Provided data:
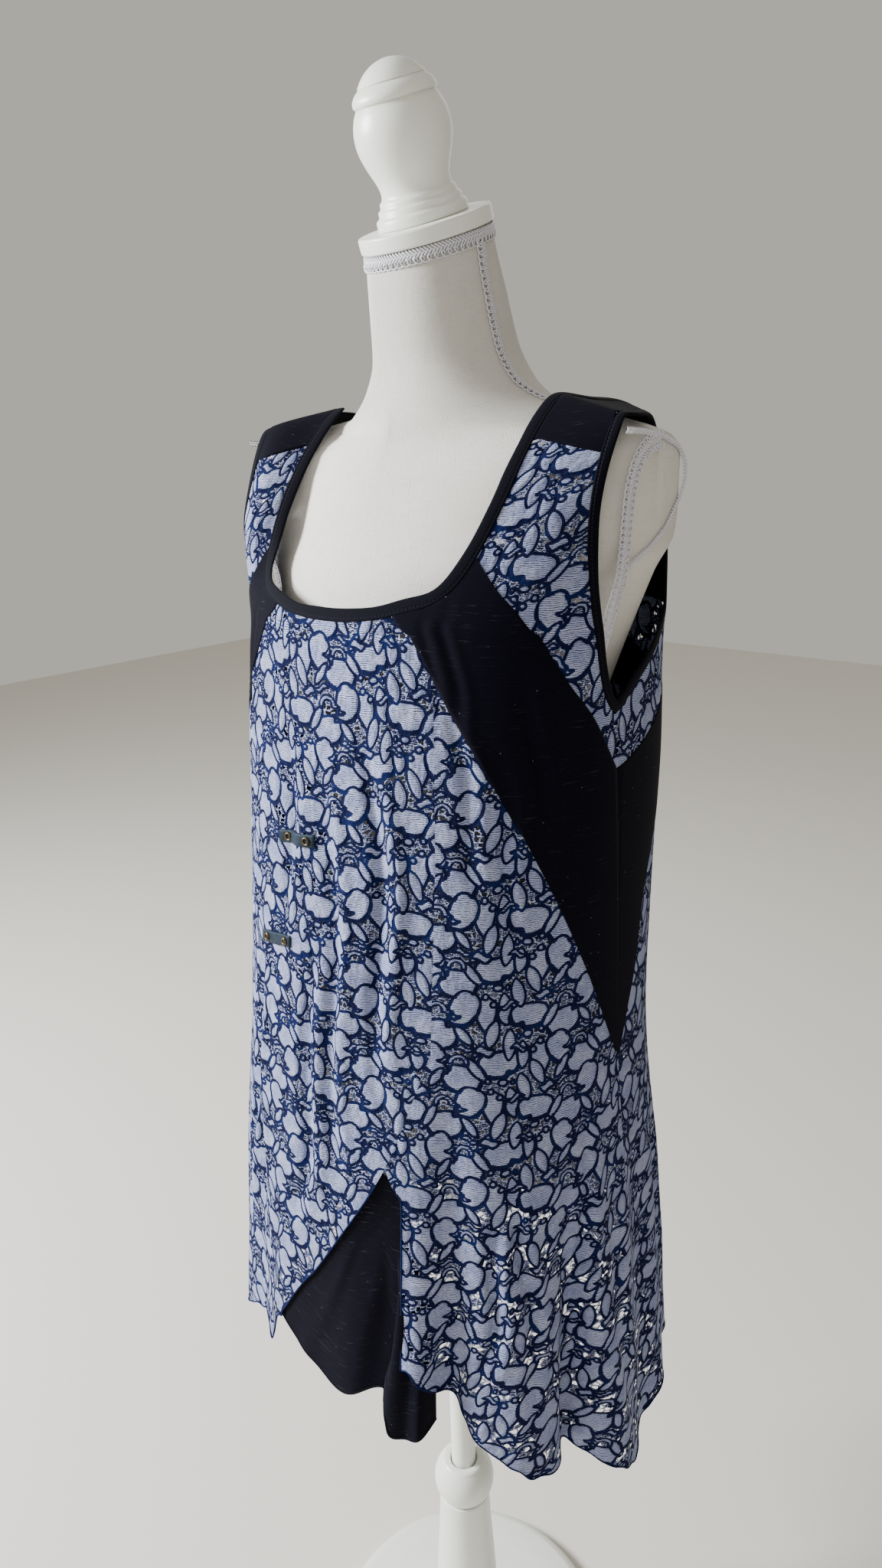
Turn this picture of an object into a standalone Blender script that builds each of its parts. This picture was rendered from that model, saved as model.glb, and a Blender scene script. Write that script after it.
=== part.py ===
"""A sleeveless A-line tunic top worn on a limbless dress form with a turned stand.

Metres, +Z up. The front faces -Y, the wearer's left is +X, and the pole of the stand is the Z axis.

The cloth is one surface, cloth_point(angle, level). Angle is in degrees round the body from the
centre front (0) past the wearer's left side seam (90) to the centre back (180). Level is the height
above the floor up to the bust, and a measure along the cloth from the bust to the shoulder ridge.
Every panel is a patch of that surface between its two edges, as thick as its cloth, and every edge
stops half a seam gap short of the line that it shares with the next panel.
"""

import math

import bmesh
import bpy
import numpy as np
from mathutils import Matrix, Vector

# ---------------------------------------------------------------- sizes

SEAM_GAP = 0.0003
LACE_THICK = 0.0012
JERSEY_THICK = 0.0012
BINDING_THICK = 0.0022
BINDING_WIDTH = 0.0095
ARMHOLE_BINDING = 0.0075

COLUMN_STEP = 6.0           # degrees between the columns of points round the cloth
NARROWEST = 0.9             # degrees, a row narrower than this becomes the tip where both edges meet
SLOPE_STEP = 0.002          # the small steps over which the cloth's slope is measured
ANGLE_STEP = 0.5

BUST = 1.27                 # level where the cloth starts to lean back to the shoulders
RIDGE = 1.49                # level of the shoulder ridge
RIDGE_HEIGHT = 1.438        # height of the ridge beside the neck
RIDGE_START = 0.100         # how far from the middle it starts to fall
RIDGE_FALL = 0.29           # metres down for each metre out
RIDGE_CLIMB = 0.03          # how far inward of its start the ridge still climbs
RIDGE_Y = 0.018
RIDGE_NARROWING = 0.97
CHEST_ROUND = 1.3           # roundness of the profile from bust to ridge: 1 straight, 2 an ellipse
BLADE_ROUND = (2.6, 5.0)    # the same for the back: at its middle, and over the shoulders
BLADE_SPREAD = 50.0         # degrees from the centre back over which it changes
SHOULDER_SWING = 18.0       # degrees that the right shoulder is swung forward round the Z axis
SWING_REACH = (0.09, 0.16)  # how far out from the middle the swing starts and is full
SWING_HEIGHT = (1.25, 1.35) # the heights where it starts and is full
SKIRT_TOP = 0.82            # level below which the rows of points turn to follow the hem
SKIRT_LOW = 0.46            # the level that stands for the hem itself

GARMENT_RINGS = (
    # height, half_width, front_y, back_y, side_seam_y, front_roundness, back_roundness
    (0.47, 0.226, -0.218, 0.200, -0.003, 2.2, 2.2),
    (0.60, 0.218, -0.208, 0.190, -0.003, 2.2, 2.2),
    (0.72, 0.208, -0.195, 0.178, -0.002, 2.2, 2.2),
    (0.82, 0.199, -0.184, 0.166, -0.002, 2.2, 2.2),
    (0.92, 0.190, -0.173, 0.154, -0.002, 2.2, 2.3),
    (1.00, 0.187, -0.164, 0.145, -0.001, 2.2, 2.5),
    (1.08, 0.186, -0.155, 0.147, -0.002, 2.2, 2.65),
    (1.16, 0.185, -0.147, 0.153, -0.006, 2.1, 2.8),
    (1.23, 0.184, -0.140, 0.156, -0.011, 2.0, 2.8),
    (1.27, 0.182, -0.134, 0.165, -0.012, 1.95, 2.8),
)

# Soft upright troughs in the cloth. Each reaches its full depth at the hem and dies out at its top.
FOLDS = (
    # angle, half_width (degrees), depth, top
    (12.0, 7.0, -0.006, 0.86),
    (29.0, 4.5, -0.009, 0.80),
    (38.0, 5.0, 0.018, 1.00),
    (55.0, 6.0, -0.010, 0.92),
    (71.0, 4.2, 0.030, 0.86),
    (82.0, 6.5, -0.010, 0.84),
    (97.0, 6.0, 0.014, 0.96),
    (118.0, 7.0, 0.016, 1.02),
    (141.0, 6.0, 0.012, 0.90),
    (163.0, 7.0, 0.018, 1.04),
    (186.0, 6.0, 0.010, 0.92),
    (207.0, 7.0, 0.019, 1.06),
    (231.0, 6.0, 0.011, 0.90),
    (252.0, 7.0, 0.017, 0.98),
    (274.0, 6.0, 0.012, 0.88),
    (296.0, 6.0, 0.014, 0.94),
    (318.0, 6.0, 0.006, 0.86),
    (338.0, 6.0, 0.007, 0.90),
)
FOLD_FULL = 0.56            # height at which a fold has its full depth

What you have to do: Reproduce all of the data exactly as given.

Task output:
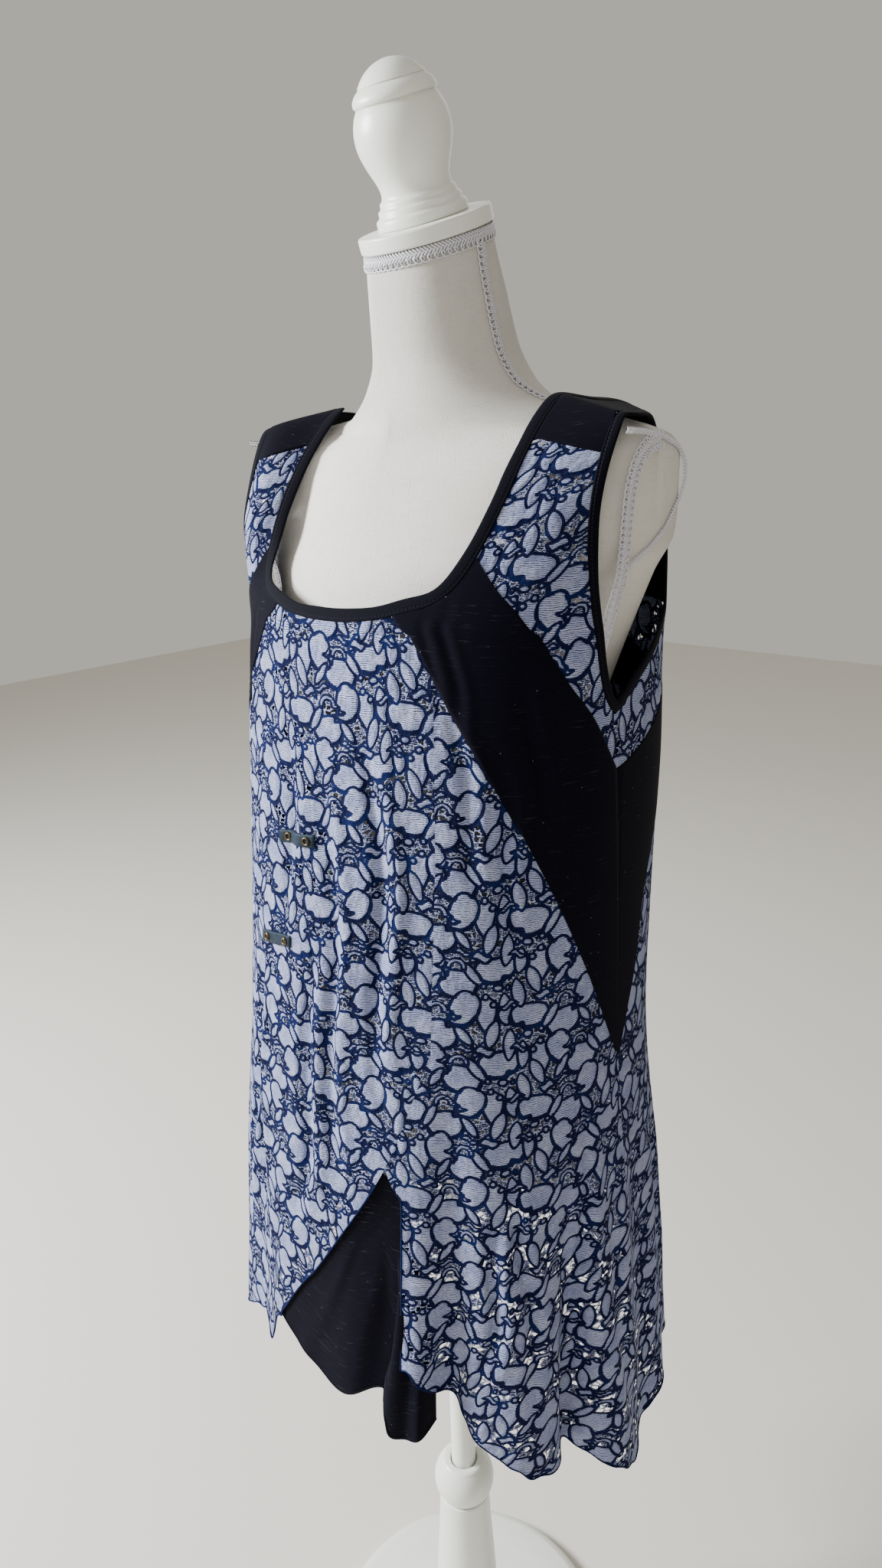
Turn this picture of an object into a standalone Blender script that builds each of its parts. This picture was rendered from that model, saved as model.glb, and a Blender scene script. Write that script after it.
=== part.py ===
"""A sleeveless A-line tunic top worn on a limbless dress form with a turned stand.

Metres, +Z up. The front faces -Y, the wearer's left is +X, and the pole of the stand is the Z axis.

The cloth is one surface, cloth_point(angle, level). Angle is in degrees round the body from the
centre front (0) past the wearer's left side seam (90) to the centre back (180). Level is the height
above the floor up to the bust, and a measure along the cloth from the bust to the shoulder ridge.
Every panel is a patch of that surface between its two edges, as thick as its cloth, and every edge
stops half a seam gap short of the line that it shares with the next panel.
"""

import math

import bmesh
import bpy
import numpy as np
from mathutils import Matrix, Vector

# ---------------------------------------------------------------- sizes

SEAM_GAP = 0.0003
LACE_THICK = 0.0012
JERSEY_THICK = 0.0012
BINDING_THICK = 0.0022
BINDING_WIDTH = 0.0095
ARMHOLE_BINDING = 0.0075

COLUMN_STEP = 6.0           # degrees between the columns of points round the cloth
NARROWEST = 0.9             # degrees, a row narrower than this becomes the tip where both edges meet
SLOPE_STEP = 0.002          # the small steps over which the cloth's slope is measured
ANGLE_STEP = 0.5

BUST = 1.27                 # level where the cloth starts to lean back to the shoulders
RIDGE = 1.49                # level of the shoulder ridge
RIDGE_HEIGHT = 1.438        # height of the ridge beside the neck
RIDGE_START = 0.100         # how far from the middle it starts to fall
RIDGE_FALL = 0.29           # metres down for each metre out
RIDGE_CLIMB = 0.03          # how far inward of its start the ridge still climbs
RIDGE_Y = 0.018
RIDGE_NARROWING = 0.97
CHEST_ROUND = 1.3           # roundness of the profile from bust to ridge: 1 straight, 2 an ellipse
BLADE_ROUND = (2.6, 5.0)    # the same for the back: at its middle, and over the shoulders
BLADE_SPREAD = 50.0         # degrees from the centre back over which it changes
SHOULDER_SWING = 18.0       # degrees that the right shoulder is swung forward round the Z axis
SWING_REACH = (0.09, 0.16)  # how far out from the middle the swing starts and is full
SWING_HEIGHT = (1.25, 1.35) # the heights where it starts and is full
SKIRT_TOP = 0.82            # level below which the rows of points turn to follow the hem
SKIRT_LOW = 0.46            # the level that stands for the hem itself

GARMENT_RINGS = (
    # height, half_width, front_y, back_y, side_seam_y, front_roundness, back_roundness
    (0.47, 0.226, -0.218, 0.200, -0.003, 2.2, 2.2),
    (0.60, 0.218, -0.208, 0.190, -0.003, 2.2, 2.2),
    (0.72, 0.208, -0.195, 0.178, -0.002, 2.2, 2.2),
    (0.82, 0.199, -0.184, 0.166, -0.002, 2.2, 2.2),
    (0.92, 0.190, -0.173, 0.154, -0.002, 2.2, 2.3),
    (1.00, 0.187, -0.164, 0.145, -0.001, 2.2, 2.5),
    (1.08, 0.186, -0.155, 0.147, -0.002, 2.2, 2.65),
    (1.16, 0.185, -0.147, 0.153, -0.006, 2.1, 2.8),
    (1.23, 0.184, -0.140, 0.156, -0.011, 2.0, 2.8),
    (1.27, 0.182, -0.134, 0.165, -0.012, 1.95, 2.8),
)

# Soft upright troughs in the cloth. Each reaches its full depth at the hem and dies out at its top.
FOLDS = (
    # angle, half_width (degrees), depth, top
    (12.0, 7.0, -0.006, 0.86),
    (29.0, 4.5, -0.009, 0.80),
    (38.0, 5.0, 0.018, 1.00),
    (55.0, 6.0, -0.010, 0.92),
    (71.0, 4.2, 0.030, 0.86),
    (82.0, 6.5, -0.010, 0.84),
    (97.0, 6.0, 0.014, 0.96),
    (118.0, 7.0, 0.016, 1.02),
    (141.0, 6.0, 0.012, 0.90),
    (163.0, 7.0, 0.018, 1.04),
    (186.0, 6.0, 0.010, 0.92),
    (207.0, 7.0, 0.019, 1.06),
    (231.0, 6.0, 0.011, 0.90),
    (252.0, 7.0, 0.017, 0.98),
    (274.0, 6.0, 0.012, 0.88),
    (296.0, 6.0, 0.014, 0.94),
    (318.0, 6.0, 0.006, 0.86),
    (338.0, 6.0, 0.007, 0.90),
)
FOLD_FULL = 0.56            # height at which a fold has its full depth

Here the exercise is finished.